Help on module parselogic:

NAME
    parselogic

DESCRIPTION
    Created on Tue May 29 20:18:09 2018
    @author: colditzjb

FUNCTIONS
    emojifile(efile='emojilist.csv')
    
    emojify(text)
    
    match(test, text)
        # This performs matching on text, using boolean test phrases
    
    reformat(text, mode=1.0, modes={'tsv': '1.0', 'csv': '1.5', 'two': '2.0', 'mac': '2.5', 'hum': '3.5', 'kws': '4.5'}, lcase=False, ht_include=True, emoji=None)
        ### REFORMAT FUNCTION
        # 
        # This reformats text so that it is keyword searchable or machine/human readable
        # Format selection relies on bandwidths of float numbers (as above, so below)
        #   "mode" argument options currently include: 
        #     1.0 'tsv' = Only replace tabs, and hard returns (TSV compatability) 
        #                 This is currently the default for output. 
        #     1.5 'csv' = Replace commas, tabs, and hard returns (CSV compatability) 
        #     2.0 'two' = Use O

In [5]:
# Data for testing
texts = ['THIS TWEET is about Vaping and water-vapor.',
        'But I also want to know more about #vape, #vapor, and #vapelyfe hashtags;',
        'or maybe I only want to know about "vape"',
        '...and I do like VaporWave music, though this is irrelevant!']

tests = ['vape',
        '#vape',
        'vapor',
        'vape & vapor',
        'vape | vapor',
        'vape & !vapor',
        'vap*',
        'vap* & ! know about',
        '*wave mus*',
        'vap* & !*wave']


In [6]:
# This is what happens when you call match() without pre-formatting text (there are no matches)

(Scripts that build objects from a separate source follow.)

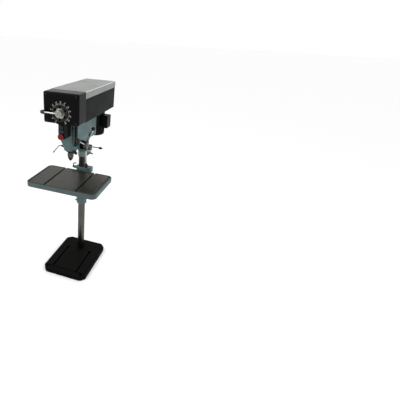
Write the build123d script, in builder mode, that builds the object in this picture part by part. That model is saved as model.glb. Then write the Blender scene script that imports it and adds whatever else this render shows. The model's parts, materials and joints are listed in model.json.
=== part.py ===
"""Floor-standing variable-speed drill press, as separate pieces in millimetres.

The origin is on the floor at the middle of the four holes that bolt the base down.
+Z is up, -Y is the front where the operator stands, +X is the operator's right.
"""
from build123d import *
from math import cos, pi, radians, sin, tan
import os

# clearances
RUN = 0.06          # radial clearance of a turning or sliding fit
FIT = 0.02          # radial clearance of a piece seated on its own body
GAP = 0.3           # free space between faces of pieces that move past each other

# base casting
BASE_W = 440.0
BASE_D = 600.0
BASE_H = 64.0           # floor to the machined pad
BASE_CORNER = 45.0      # chamfer across each corner
APRON_H = 44.0          # floor to the start of the sloping apron
APRON_RISE = 12.0
APRON_SLOPE = 55.0      # degrees away from vertical
PAD_W = 400.0
PAD_D = 508.0
BASE_POCKET_H = 26.0
FLOOR_BOLT_X = 356.0
FLOOR_BOLT_Y = 544.0
FLOOR_HOLE_R = 7.0
SPOT_R = 17.0
BASE_SLOT_X = 246.0     # between the two slots
SLOT_W = 16.0
SLOT_NECK = 18.0        # depth of the narrow part of a T-slot
TEE_W = 27.0
TEE_H = 12.0
BASE_SLOT_BACK = 88.0

# column
COLUMN_R = 35.0
COLUMN_WALL = 9.0
COLUMN_Y = 136.0
COLUMN_FOOT_Z = 10.0
COLUMN_TOP_Z = 1466.0
SOCKET_R = 56.0

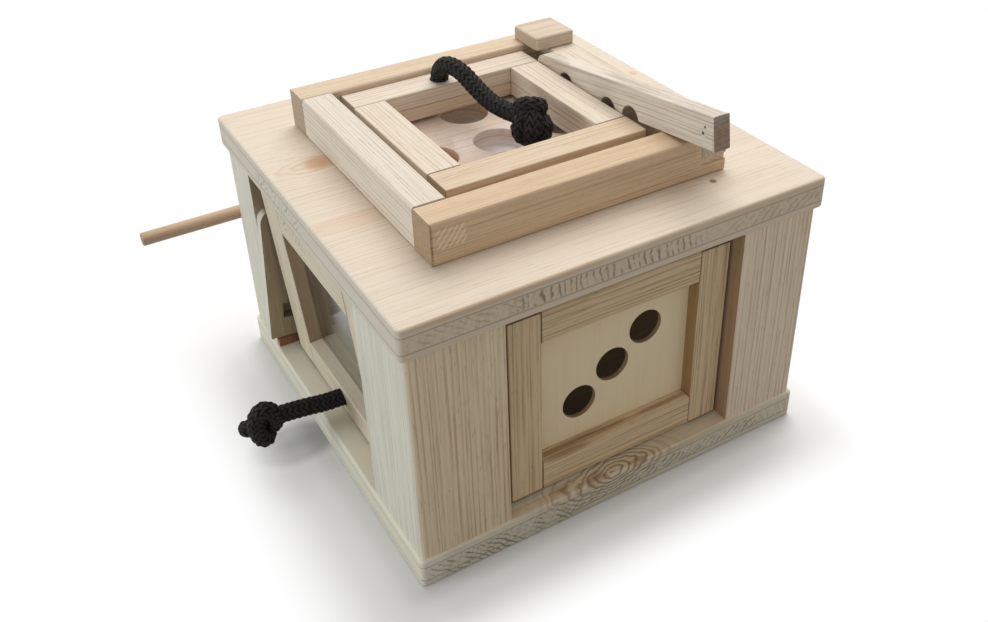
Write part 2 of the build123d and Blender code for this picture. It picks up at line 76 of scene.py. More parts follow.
def place_camera():
    """A 39 mm lens looking down over the box's front left corner."""
    lens = bpy.data.cameras.new("camera")
    lens.sensor_width = 36.0
    lens.lens = 38.74
    lens.shift_x = -0.0239
    lens.shift_y = -0.0742
    lens.clip_start = 0.01
    camera = add_object("camera", lens)
    level = math.cos(CAMERA_ELEVATION)
    back = Vector(
        (
            math.sin(CAMERA_AZIMUTH) * level,
            -math.cos(CAMERA_AZIMUTH) * level,
            math.sin(CAMERA_ELEVATION),
        )
    )
    side = Vector((0, 0, 1)).cross(back).normalized()
    rise = back.cross(side)
    right = side * math.cos(CAMERA_ROLL) + rise * math.sin(CAMERA_ROLL)
    up = rise * math.cos(CAMERA_ROLL) - side * math.sin(CAMERA_ROLL)
    turn = Matrix((right, up, back)).transposed()
    camera.matrix_world = Matrix.Translation(CAMERA_PLACE) @ turn.to_4x4()
    bpy.context.scene.camera = camera


# ------------------------------------------------------------------ shader building
class Shader:
    """A material, or the world, whose nodes are made and joined by short calls."""

    def __init__(self, name, kind="materials"):
        self.made = getattr(bpy.data, kind).new(name)
        self.made.use_nodes = True
        self.tree = self.made.node_tree
        self.tree.nodes.clear()

    def node(self, kind, **settings):
        made = self.tree.nodes.new(kind)
        for key, value in settings.items():
            setattr(made, key, value)
        return made

    def feed(self, socket, value):
        """Join an output to a socket, or set the socket to a constant."""
        if isinstance(value, bpy.types.NodeSocket):
            self.tree.links.new(value, socket)
        else:
            socket.default_value = value

    def math(self, operation, *values, clamp=False):
        made = self.node("ShaderNodeMath", operation=operation, use_clamp=clamp)
        for socket, value in zip(made.inputs, values):
            self.feed(socket, value)
        return made.outputs[0]

    def product(self, first, *others):
        for other in others:
            first = self.math("MULTIPLY", first, other)
        return first

    def between(self, value, low, high):
        """A mask that is 1 where a value lies between two limits."""
        return self.product(self.math("GREATER_THAN", value, low), self.math("LESS_THAN", value, high))

    def off_from(self, value, middle, unit):
        """How far a value is from a middle, either way, in units."""
        off = self.math("ABSOLUTE", self.math("SUBTRACT", value, middle))
        return self.math("DIVIDE", off, unit)

    def vector(self, operation, *values):
        made = self.node("ShaderNodeVectorMath", operation=operation)
        for socket, value in zip(made.inputs, values):
            self.feed(socket, value)
        return made.outputs["Value" if operation in ("LENGTH", "DISTANCE") else "Vector"]

    def scaled(self, vector, factors):
        return self.vector("MULTIPLY", vector, factors)

    def mix(self, factor, first, second, blend="MIX"):
        made = self.node("ShaderNodeMix", data_type="RGBA", blend_type=blend)
        self.feed(made.inputs["Factor"], factor)
        self.feed(made.inputs[6], first)
        self.feed(made.inputs[7], second)
        return made.outputs[2]

    def tinted(self, colour, tint):
        return self.mix(1.0, colour, tint, "MULTIPLY")

    def noise(self, vector, scale, detail=2.0, roughness=0.5, kind="Fac"):
        made = self.node("ShaderNodeTexNoise")
        self.feed(made.inputs["Vector"], vector)
        made.inputs["Scale"].default_value = scale
        made.inputs["Detail"].default_value = detail
        made.inputs["Roughness"].default_value = roughness
        return made.outputs[kind]

    def pattern(self, place, pattern, kind="Fac"):
        """A noise stretched by a pattern's rates."""
        stretched = self.scaled(place, pattern.rates)
        return self.noise(stretched, 1.0, pattern.detail, pattern.roughness, kind)

    def ramp(self, factor, *stops):
        """A smooth change of value through (place, value) stops."""
        made = self.node("ShaderNodeValToRGB")
        made.color_ramp.interpolation = "EASE"
        while len(made.color_ramp.elements) < len(stops):
            made.color_ramp.elements.new(0.5)
        for element, (place, value) in zip(made.color_ramp.elements, stops):
            element.position = place
            element.color = (value, value, value, 1)
        self.feed(made.inputs[0], factor)
        return made.outputs[0]

    def separate(self, vector):
        made = self.node("ShaderNodeSeparateXYZ")
        self.feed(made.inputs[0], vector)
        return made.outputs

    def combine(self, x, y, z):
        made = self.node("ShaderNodeCombineXYZ")
        for socket, value in zip(made.inputs, (x, y, z)):
            self.feed(socket, value)
        return made.outputs[0]

    def place(self, here, location, rotation):
        """Coordinates turned and moved so that a board's grain runs along Z."""
        made = self.node("ShaderNodeMapping", vector_type="TEXTURE")
        made.inputs["Location"].default_value = location
        made.inputs["Rotation"].default_value = rotation
        self.feed(made.inputs["Vector"], here)
        return made.outputs[0]

    def object_place(self):
        return self.node("ShaderNodeTexCoord").outputs["Object"]

    def bump(self, height, strength, distance):
        made = self.node("ShaderNodeBump")
        made.inputs["Strength"].default_value = strength
        made.inputs["Distance"].default_value = distance
        self.feed(made.inputs["Height"], height)
        return made.outputs[0]

    def shown_to_eye(self):
        """A mask that is 1 for what the camera sees, straight or in a reflection."""
        rays = self.node("ShaderNodeLightPath").outputs
        return self.math("MAXIMUM", rays["Is Camera Ray"], rays["Is Glossy Ray"])

    def either(self, share, first, second):
        """One shader that turns into another as the share goes from 0 to 1."""
        made = self.node("ShaderNodeMixShader")
        for socket, value in zip(made.inputs, (share, first, second)):
            self.feed(socket, value)
        return made.outputs[0]

    def shaded(self, kind, **sockets):
        """A shader node with each socket fed or set."""
        made = self.node(kind)
        for key, value in sockets.items():
            self.feed(made.inputs[key.replace("_", " ")], value)
        return made.outputs[0]

    def output(self, shader, kind="ShaderNodeOutputMaterial"):
        self.feed(self.node(kind).inputs[0], shader)
        return self.made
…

from parselogic import match
for t1 in tests[:2]: # display the first two test criteria, for an example
    print('---------------------------------------\n'+
          'TEST ARGUMENT: '+t1+
          '\n---------------------------------------\n'+
          'MATCH:\tORIGINAL TEXT:')
    for t2 in texts:
        matched = match(t1,t2)
        print(str(matched)+'\t'+t2)
    print('\n')
        

---------------------------------------
TEST ARGUMENT: vape
---------------------------------------
MATCH:	ORIGINAL TEXT:
False	THIS TWEET is about Vaping and water-vapor.
False	But I also want to know more about #vape, #vapor, and #vapelyfe hashtags;
False	or maybe I only want to know about "vape"
False	...and I do like VaporWave music, though this is irrelevant!


---------------------------------------
TEST ARGUMENT: #vape
---------------------------------------
MATCH:	ORIGINAL TEXT:
False	THIS TWEET is about Vaping and water-vapor.
False	But I also want to know more about #vape, #vapor, and #vapelyfe hashtags;
False	or maybe I only want to know about "vape"
False	...and I do like VaporWave music, though this is irrelevant!




### Basic tokenization and text formatting relies on the _parselogic.reformat()_ function.
This is a basic implementation for lower-caseing and whitespacing text so that it is easily searchable and matchable. Text remains in string format at this point. After text is formatted as such, _parselogic.match()_ will be able to implement Boolean matching on it.
#### Here are some _parselogic.match()_ Boolean test examples...

In [7]:
# Be sure to first reformat() using mode='kws' (or mode=4.5) in order to do proper matching

from parselogic import reformat
for t1 in tests:
    print('---------------------------------------\n'+
          'TEST ARGUMENT: '+t1+
          '\n---------------------------------------\n'+
          'MATCH:\tFORMATTED TEXT:')
    for t2 in texts:
        t2 = reformat(t2,mode='kws') # This is the important step!
        matched = match(t1,t2)
        print(str(matched)+'\t'+t2)
    print('\n')
    

---------------------------------------
TEST ARGUMENT: vape
---------------------------------------
MATCH:	FORMATTED TEXT:
False	 this tweet is about vaping and water - vapor .  
True	 but i also want to know more about # vape ,  # vapor ,  and # vapelyfe hashtags ;  
True	 or maybe i only want to know about  " vape "  
False	  .  .  . and i do like vaporwave music ,  though this is irrelevant !  


---------------------------------------
TEST ARGUMENT: #vape
---------------------------------------
MATCH:	FORMATTED TEXT:
False	 this tweet is about vaping and water - vapor .  
True	 but i also want to know more about # vape ,  # vapor ,  and # vapelyfe hashtags ;  
False	 or maybe i only want to know about  " vape "  
False	  .  .  . and i do like vaporwave music ,  though this is irrelevant !  


---------------------------------------
TEST ARGUMENT: vapor
---------------------------------------
MATCH:	FORMATTED TEXT:
True	 this tweet is about vaping and water - vapor .  
True	 but i a